A reflection of students experiences learning about social entrepreneurship and NGOs in India.
Despite India's impressive economic growth over recent decades, the country continues to face challenges of poverty, illiteracy, corruption, malnutrition and terrorism. Approximately 70% of the country lives on less than U.S. $2.00 a day. Yet, India is a home to over 3 million NGOs. Many of these leaders are working tirelessly to improve the social conditions of the country.

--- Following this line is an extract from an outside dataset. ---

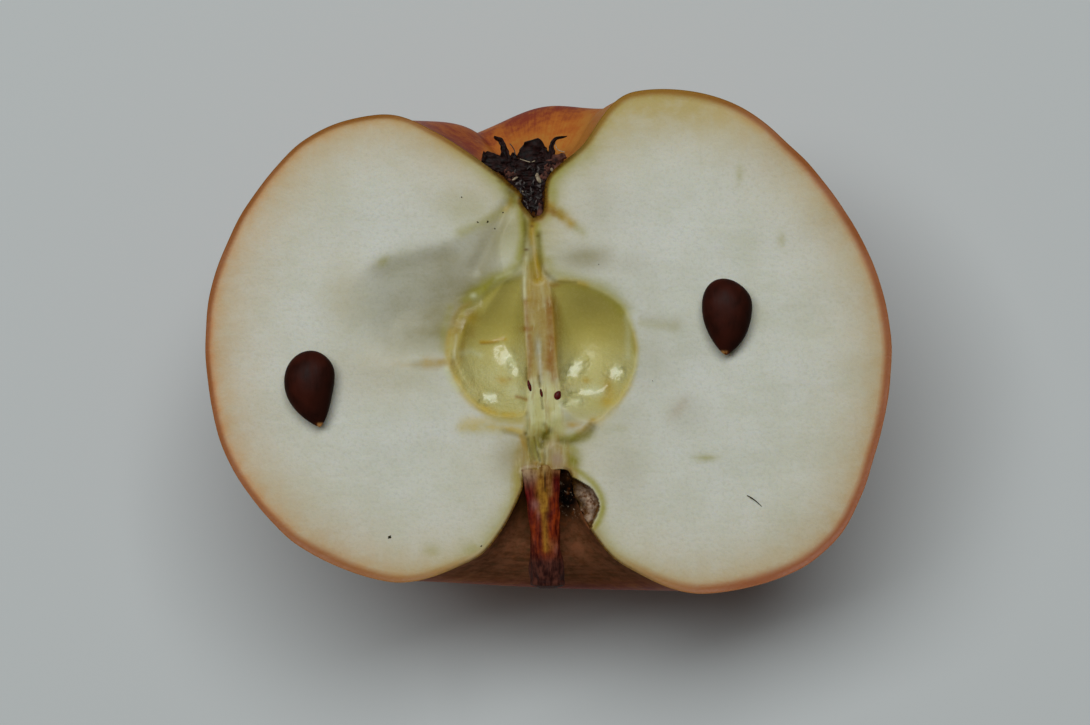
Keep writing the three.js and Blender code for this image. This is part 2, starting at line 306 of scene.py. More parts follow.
class Paint:
    """A procedural material, put together from masks and noise on one Principled shader."""

    def __init__(self, name, **sockets):
        self.material = bpy.data.materials.new(name)
        self.material.use_nodes = True
        self.tree = self.material.node_tree
        self.shader = self.tree.nodes["Principled BSDF"]
        for socket, value in sockets.items():
            self.set(socket.replace("_", " "), value)
        self.place = self.tree.nodes.new("ShaderNodeTexCoord").outputs["Object"]

    def set(self, socket, value):
        target = self.shader.inputs[socket]
        if isinstance(value, bpy.types.NodeSocket):
            self.tree.links.new(value, target)
        else:
            target.default_value = value

    def node(self, kind, inputs, output=0, **settings):
        made = self.tree.nodes.new(kind)
        for key, value in settings.items():
            setattr(made, key, value)
        for key, value in inputs.items():
            if isinstance(value, bpy.types.NodeSocket):
                self.tree.links.new(value, made.inputs[key])
            else:
                made.inputs[key].default_value = value
        return made.outputs[output]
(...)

"Introduction to Social Entrepreneurship: A Case Study of India" will challenge students to confront more advanced issues faced by today's social entrepreneurs. The field experience of the course will take students to Mumbai and India. Students will meet Social Entrepreneurs and NGOs working at all societal levels to understand grassroots' needs as well as the overall public health infrastructure in India.
Tuesday, August 09, 2011
India's Version of the American Dream?
I am all about shopping bargains when a sale comes around the corner. Always looking forward to finding a high-end outfit for half the price, but after visiting the Dharavi slums, I am now more aware where my threads come from and who makes them. On the fourth day, the social entrepreneurship group and I had the wonderful opportunity to visit the Dharavi slums. Spread over 1.7 km2 with a population of over 1 million people in the world, it is considered as one of the largest slums in the world. We met with Vinod Shetty, director of the Acorn Foundation India and the organization that runs the Dharavi Project.
The goal of the Dharavi Project is to advocate for the welfare and legitimize the profession of “rag-pickers” or garbage collectors and informalized laborers that have become the essential players responsible for the sustainable recycling, waste-management, and unregulated work for the Dharavi slums. On a daily basis, the city of Mumbai accumulates an estimated 8000 tons of garbage for a population of approximately 25 million and where municipal government fails to bridge the gap on garbage collecting, the “rag pickers” are the unnoticed heroes that bridge this gap.
Visiting the Dharvai slums was a sensory overload experience at every level. The first vision at sight was a landscape that has been bulldozed a month early by the the municipal or state government. The excuse was to clear and fix the water pipes, but it is believed that the ultimate goal of the bulldozing was to reinforce the power of the government over the illegal settlement. Mumbai is growing consistently every year and Dharvai is considered prime real estate land because it sits right in the middle of the city. The bulldozing of this small portion of Dharvai is no different from the historical contact of District 6 in Cape Town, South Africa. Still the inhabitants of Dharvai do not stop and continue on surviving and thriving everyday working by picking up garbage and working in the unregulated factories.
From my western perspective, it very easy for some of us to criticize of the social injustice of working in garbage and in unsafe and unregulated factories, but for a man that leaves his family and children behind in his village, it becomes a lifeline to pursue higher income and a better livelihood. Dharvai becomes home and where they find work.
As I walked through the small muddy alleyways of Dharvai, I passed by a man that was working a whole room of automatic embroidery machines. At that moment, I related to the man.
My father spent over a decade in the embroidery industry working $12.00 an hour. It was his first job after escaping the civil war in El Salvador and the job that supported my family. My father worked the night shift and in the mornings he made us breakfast and took us to school. As I looked at the man working with finesse the embroidery machines it made me wonder how lucky I was to have my father at home, while this man worked and possibly was miles away from his family.
I eventually realized that the fancy clothes that I buy back in the US or anything that is made in India can possibly come from a man working the embroidery machines in a slum like Dharvai.
It made me more aware and put a human face to the clothes I wear.